• [Stored data]
--*--
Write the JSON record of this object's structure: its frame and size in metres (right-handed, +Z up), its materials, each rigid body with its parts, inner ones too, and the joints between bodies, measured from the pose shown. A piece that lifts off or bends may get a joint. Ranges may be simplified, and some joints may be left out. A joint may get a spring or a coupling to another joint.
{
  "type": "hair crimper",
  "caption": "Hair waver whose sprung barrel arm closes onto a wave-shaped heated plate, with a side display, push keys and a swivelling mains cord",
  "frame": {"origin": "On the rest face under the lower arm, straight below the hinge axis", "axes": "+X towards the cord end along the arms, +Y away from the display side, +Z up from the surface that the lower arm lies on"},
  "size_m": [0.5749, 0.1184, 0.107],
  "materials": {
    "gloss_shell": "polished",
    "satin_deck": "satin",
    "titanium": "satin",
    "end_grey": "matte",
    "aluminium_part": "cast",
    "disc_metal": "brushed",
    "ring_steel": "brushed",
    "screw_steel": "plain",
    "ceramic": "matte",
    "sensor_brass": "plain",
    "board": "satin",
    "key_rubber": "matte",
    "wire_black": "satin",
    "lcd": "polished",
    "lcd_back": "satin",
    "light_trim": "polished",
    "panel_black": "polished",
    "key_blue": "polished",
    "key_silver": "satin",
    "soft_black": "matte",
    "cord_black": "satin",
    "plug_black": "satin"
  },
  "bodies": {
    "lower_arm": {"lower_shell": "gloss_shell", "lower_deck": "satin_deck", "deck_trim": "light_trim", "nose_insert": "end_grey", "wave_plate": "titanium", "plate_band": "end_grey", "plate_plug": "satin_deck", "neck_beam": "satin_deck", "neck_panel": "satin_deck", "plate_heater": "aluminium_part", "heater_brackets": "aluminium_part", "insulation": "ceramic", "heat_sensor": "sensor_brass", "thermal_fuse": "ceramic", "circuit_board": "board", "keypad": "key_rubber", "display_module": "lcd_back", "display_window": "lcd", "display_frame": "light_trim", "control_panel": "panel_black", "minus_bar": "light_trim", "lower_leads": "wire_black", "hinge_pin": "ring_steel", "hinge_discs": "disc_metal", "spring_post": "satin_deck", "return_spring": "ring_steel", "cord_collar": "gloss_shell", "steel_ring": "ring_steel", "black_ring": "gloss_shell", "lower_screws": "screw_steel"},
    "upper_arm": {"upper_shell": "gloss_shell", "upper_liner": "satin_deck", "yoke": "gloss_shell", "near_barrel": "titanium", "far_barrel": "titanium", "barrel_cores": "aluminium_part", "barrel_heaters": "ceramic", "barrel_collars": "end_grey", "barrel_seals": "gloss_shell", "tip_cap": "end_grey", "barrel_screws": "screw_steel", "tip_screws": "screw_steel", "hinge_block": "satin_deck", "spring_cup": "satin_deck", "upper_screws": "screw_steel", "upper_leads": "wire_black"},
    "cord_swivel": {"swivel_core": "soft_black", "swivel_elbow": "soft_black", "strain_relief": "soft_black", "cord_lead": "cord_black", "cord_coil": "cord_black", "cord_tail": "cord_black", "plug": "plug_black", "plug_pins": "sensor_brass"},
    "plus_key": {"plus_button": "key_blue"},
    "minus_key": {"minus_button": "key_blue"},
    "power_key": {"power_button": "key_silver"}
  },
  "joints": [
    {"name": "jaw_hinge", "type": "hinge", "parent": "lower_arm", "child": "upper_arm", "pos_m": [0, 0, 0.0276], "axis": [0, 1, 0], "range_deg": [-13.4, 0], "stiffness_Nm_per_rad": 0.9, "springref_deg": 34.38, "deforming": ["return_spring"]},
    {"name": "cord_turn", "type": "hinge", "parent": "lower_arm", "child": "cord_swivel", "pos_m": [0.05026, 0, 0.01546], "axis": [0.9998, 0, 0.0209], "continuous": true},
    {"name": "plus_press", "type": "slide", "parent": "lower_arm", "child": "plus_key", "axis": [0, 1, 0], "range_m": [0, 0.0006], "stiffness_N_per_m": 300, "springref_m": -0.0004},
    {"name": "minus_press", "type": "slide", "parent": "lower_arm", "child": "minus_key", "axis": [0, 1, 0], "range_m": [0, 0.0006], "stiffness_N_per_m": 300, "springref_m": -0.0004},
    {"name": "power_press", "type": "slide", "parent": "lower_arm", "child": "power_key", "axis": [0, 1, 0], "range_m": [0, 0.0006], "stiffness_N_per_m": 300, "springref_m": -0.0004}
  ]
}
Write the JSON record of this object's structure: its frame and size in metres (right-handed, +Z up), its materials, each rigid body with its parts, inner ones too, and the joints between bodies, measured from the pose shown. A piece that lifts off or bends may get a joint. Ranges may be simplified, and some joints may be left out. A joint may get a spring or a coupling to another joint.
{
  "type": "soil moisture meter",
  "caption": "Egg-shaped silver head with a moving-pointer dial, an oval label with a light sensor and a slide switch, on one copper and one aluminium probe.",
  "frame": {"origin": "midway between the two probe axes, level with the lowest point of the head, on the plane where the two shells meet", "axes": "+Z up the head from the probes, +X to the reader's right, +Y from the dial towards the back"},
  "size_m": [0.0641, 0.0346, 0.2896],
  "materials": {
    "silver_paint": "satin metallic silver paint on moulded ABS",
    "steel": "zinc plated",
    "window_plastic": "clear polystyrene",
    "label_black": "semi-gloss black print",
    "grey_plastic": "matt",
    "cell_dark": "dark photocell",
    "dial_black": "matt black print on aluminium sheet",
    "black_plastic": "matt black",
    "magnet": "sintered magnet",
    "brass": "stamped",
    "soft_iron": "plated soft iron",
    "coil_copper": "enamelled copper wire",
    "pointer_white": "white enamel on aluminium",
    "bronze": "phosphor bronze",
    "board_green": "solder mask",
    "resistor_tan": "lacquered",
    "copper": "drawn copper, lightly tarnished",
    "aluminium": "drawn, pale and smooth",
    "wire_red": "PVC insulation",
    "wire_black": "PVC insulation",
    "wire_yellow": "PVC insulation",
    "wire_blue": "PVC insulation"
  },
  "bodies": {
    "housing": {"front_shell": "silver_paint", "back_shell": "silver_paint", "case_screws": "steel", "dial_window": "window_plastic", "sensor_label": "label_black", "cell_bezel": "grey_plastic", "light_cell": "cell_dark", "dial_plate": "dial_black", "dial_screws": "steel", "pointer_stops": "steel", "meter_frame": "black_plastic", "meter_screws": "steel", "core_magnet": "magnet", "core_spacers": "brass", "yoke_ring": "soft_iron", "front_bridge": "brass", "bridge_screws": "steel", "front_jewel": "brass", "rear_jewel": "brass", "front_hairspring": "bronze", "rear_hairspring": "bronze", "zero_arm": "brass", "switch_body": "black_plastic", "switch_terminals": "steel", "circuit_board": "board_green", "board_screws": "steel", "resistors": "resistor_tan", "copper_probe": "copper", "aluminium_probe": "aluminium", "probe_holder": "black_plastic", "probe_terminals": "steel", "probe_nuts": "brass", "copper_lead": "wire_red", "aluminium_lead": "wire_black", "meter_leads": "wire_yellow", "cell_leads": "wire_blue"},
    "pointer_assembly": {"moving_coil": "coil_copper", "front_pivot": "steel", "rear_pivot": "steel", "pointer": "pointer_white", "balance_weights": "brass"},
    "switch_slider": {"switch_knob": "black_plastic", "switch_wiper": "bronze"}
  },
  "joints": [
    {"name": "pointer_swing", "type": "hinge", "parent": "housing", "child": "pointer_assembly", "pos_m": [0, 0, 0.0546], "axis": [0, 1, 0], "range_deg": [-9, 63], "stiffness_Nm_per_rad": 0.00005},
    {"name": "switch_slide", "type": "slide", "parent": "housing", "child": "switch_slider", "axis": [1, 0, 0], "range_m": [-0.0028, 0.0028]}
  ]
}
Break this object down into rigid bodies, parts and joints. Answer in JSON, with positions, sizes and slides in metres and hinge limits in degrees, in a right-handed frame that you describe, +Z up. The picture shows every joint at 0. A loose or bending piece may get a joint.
--*--
• [Requirement] Output the records above in their entirety, exactly.

• [Expected answer]
Write the JSON record of this object's structure: its frame and size in metres (right-handed, +Z up), its materials, each rigid body with its parts, inner ones too, and the joints between bodies, measured from the pose shown. A piece that lifts off or bends may get a joint. Ranges may be simplified, and some joints may be left out. A joint may get a spring or a coupling to another joint.
{
  "type": "hair crimper",
  "caption": "Hair waver whose sprung barrel arm closes onto a wave-shaped heated plate, with a side display, push keys and a swivelling mains cord",
  "frame": {"origin": "On the rest face under the lower arm, straight below the hinge axis", "axes": "+X towards the cord end along the arms, +Y away from the display side, +Z up from the surface that the lower arm lies on"},
  "size_m": [0.5749, 0.1184, 0.107],
  "materials": {
    "gloss_shell": "polished",
    "satin_deck": "satin",
    "titanium": "satin",
    "end_grey": "matte",
    "aluminium_part": "cast",
    "disc_metal": "brushed",
    "ring_steel": "brushed",
    "screw_steel": "plain",
    "ceramic": "matte",
    "sensor_brass": "plain",
    "board": "satin",
    "key_rubber": "matte",
    "wire_black": "satin",
    "lcd": "polished",
    "lcd_back": "satin",
    "light_trim": "polished",
    "panel_black": "polished",
    "key_blue": "polished",
    "key_silver": "satin",
    "soft_black": "matte",
    "cord_black": "satin",
    "plug_black": "satin"
  },
  "bodies": {
    "lower_arm": {"lower_shell": "gloss_shell", "lower_deck": "satin_deck", "deck_trim": "light_trim", "nose_insert": "end_grey", "wave_plate": "titanium", "plate_band": "end_grey", "plate_plug": "satin_deck", "neck_beam": "satin_deck", "neck_panel": "satin_deck", "plate_heater": "aluminium_part", "heater_brackets": "aluminium_part", "insulation": "ceramic", "heat_sensor": "sensor_brass", "thermal_fuse": "ceramic", "circuit_board": "board", "keypad": "key_rubber", "display_module": "lcd_back", "display_window": "lcd", "display_frame": "light_trim", "control_panel": "panel_black", "minus_bar": "light_trim", "lower_leads": "wire_black", "hinge_pin": "ring_steel", "hinge_discs": "disc_metal", "spring_post": "satin_deck", "return_spring": "ring_steel", "cord_collar": "gloss_shell", "steel_ring": "ring_steel", "black_ring": "gloss_shell", "lower_screws": "screw_steel"},
    "upper_arm": {"upper_shell": "gloss_shell", "upper_liner": "satin_deck", "yoke": "gloss_shell", "near_barrel": "titanium", "far_barrel": "titanium", "barrel_cores": "aluminium_part", "barrel_heaters": "ceramic", "barrel_collars": "end_grey", "barrel_seals": "gloss_shell", "tip_cap": "end_grey", "barrel_screws": "screw_steel", "tip_screws": "screw_steel", "hinge_block": "satin_deck", "spring_cup": "satin_deck", "upper_screws": "screw_steel", "upper_leads": "wire_black"},
    "cord_swivel": {"swivel_core": "soft_black", "swivel_elbow": "soft_black", "strain_relief": "soft_black", "cord_lead": "cord_black", "cord_coil": "cord_black", "cord_tail": "cord_black", "plug": "plug_black", "plug_pins": "sensor_brass"},
    "plus_key": {"plus_button": "key_blue"},
    "minus_key": {"minus_button": "key_blue"},
    "power_key": {"power_button": "key_silver"}
  },
  "joints": [
    {"name": "jaw_hinge", "type": "hinge", "parent": "lower_arm", "child": "upper_arm", "pos_m": [0, 0, 0.0276], "axis": [0, 1, 0], "range_deg": [-13.4, 0], "stiffness_Nm_per_rad": 0.9, "springref_deg": 34.38, "deforming": ["return_spring"]},
    {"name": "cord_turn", "type": "hinge", "parent": "lower_arm", "child": "cord_swivel", "pos_m": [0.05026, 0, 0.01546], "axis": [0.9998, 0, 0.0209], "continuous": true},
    {"name": "plus_press", "type": "slide", "parent": "lower_arm", "child": "plus_key", "axis": [0, 1, 0], "range_m": [0, 0.0006], "stiffness_N_per_m": 300, "springref_m": -0.0004},
    {"name": "minus_press", "type": "slide", "parent": "lower_arm", "child": "minus_key", "axis": [0, 1, 0], "range_m": [0, 0.0006], "stiffness_N_per_m": 300, "springref_m": -0.0004},
    {"name": "power_press", "type": "slide", "parent": "lower_arm", "child": "power_key", "axis": [0, 1, 0], "range_m": [0, 0.0006], "stiffness_N_per_m": 300, "springref_m": -0.0004}
  ]
}
Write the JSON record of this object's structure: its frame and size in metres (right-handed, +Z up), its materials, each rigid body with its parts, inner ones too, and the joints between bodies, measured from the pose shown. A piece that lifts off or bends may get a joint. Ranges may be simplified, and some joints may be left out. A joint may get a spring or a coupling to another joint.
{
  "type": "soil moisture meter",
  "caption": "Egg-shaped silver head with a moving-pointer dial, an oval label with a light sensor and a slide switch, on one copper and one aluminium probe.",
  "frame": {"origin": "midway between the two probe axes, level with the lowest point of the head, on the plane where the two shells meet", "axes": "+Z up the head from the probes, +X to the reader's right, +Y from the dial towards the back"},
  "size_m": [0.0641, 0.0346, 0.2896],
  "materials": {
    "silver_paint": "satin metallic silver paint on moulded ABS",
    "steel": "zinc plated",
    "window_plastic": "clear polystyrene",
    "label_black": "semi-gloss black print",
    "grey_plastic": "matt",
    "cell_dark": "dark photocell",
    "dial_black": "matt black print on aluminium sheet",
    "black_plastic": "matt black",
    "magnet": "sintered magnet",
    "brass": "stamped",
    "soft_iron": "plated soft iron",
    "coil_copper": "enamelled copper wire",
    "pointer_white": "white enamel on aluminium",
    "bronze": "phosphor bronze",
    "board_green": "solder mask",
    "resistor_tan": "lacquered",
    "copper": "drawn copper, lightly tarnished",
    "aluminium": "drawn, pale and smooth",
    "wire_red": "PVC insulation",
    "wire_black": "PVC insulation",
    "wire_yellow": "PVC insulation",
    "wire_blue": "PVC insulation"
  },
  "bodies": {
    "housing": {"front_shell": "silver_paint", "back_shell": "silver_paint", "case_screws": "steel", "dial_window": "window_plastic", "sensor_label": "label_black", "cell_bezel": "grey_plastic", "light_cell": "cell_dark", "dial_plate": "dial_black", "dial_screws": "steel", "pointer_stops": "steel", "meter_frame": "black_plastic", "meter_screws": "steel", "core_magnet": "magnet", "core_spacers": "brass", "yoke_ring": "soft_iron", "front_bridge": "brass", "bridge_screws": "steel", "front_jewel": "brass", "rear_jewel": "brass", "front_hairspring": "bronze", "rear_hairspring": "bronze", "zero_arm": "brass", "switch_body": "black_plastic", "switch_terminals": "steel", "circuit_board": "board_green", "board_screws": "steel", "resistors": "resistor_tan", "copper_probe": "copper", "aluminium_probe": "aluminium", "probe_holder": "black_plastic", "probe_terminals": "steel", "probe_nuts": "brass", "copper_lead": "wire_red", "aluminium_lead": "wire_black", "meter_leads": "wire_yellow", "cell_leads": "wire_blue"},
    "pointer_assembly": {"moving_coil": "coil_copper", "front_pivot": "steel", "rear_pivot": "steel", "pointer": "pointer_white", "balance_weights": "brass"},
    "switch_slider": {"switch_knob": "black_plastic", "switch_wiper": "bronze"}
  },
  "joints": [
    {"name": "pointer_swing", "type": "hinge", "parent": "housing", "child": "pointer_assembly", "pos_m": [0, 0, 0.0546], "axis": [0, 1, 0], "range_deg": [-9, 63], "stiffness_Nm_per_rad": 0.00005},
    {"name": "switch_slide", "type": "slide", "parent": "housing", "child": "switch_slider", "axis": [1, 0, 0], "range_m": [-0.0028, 0.0028]}
  ]
}
Break this object down into rigid bodies, parts and joints. Answer in JSON, with positions, sizes and slides in metres and hinge limits in degrees, in a right-handed frame that you describe, +Z up. The picture shows every joint at 0. A loose or bending piece may get a joint.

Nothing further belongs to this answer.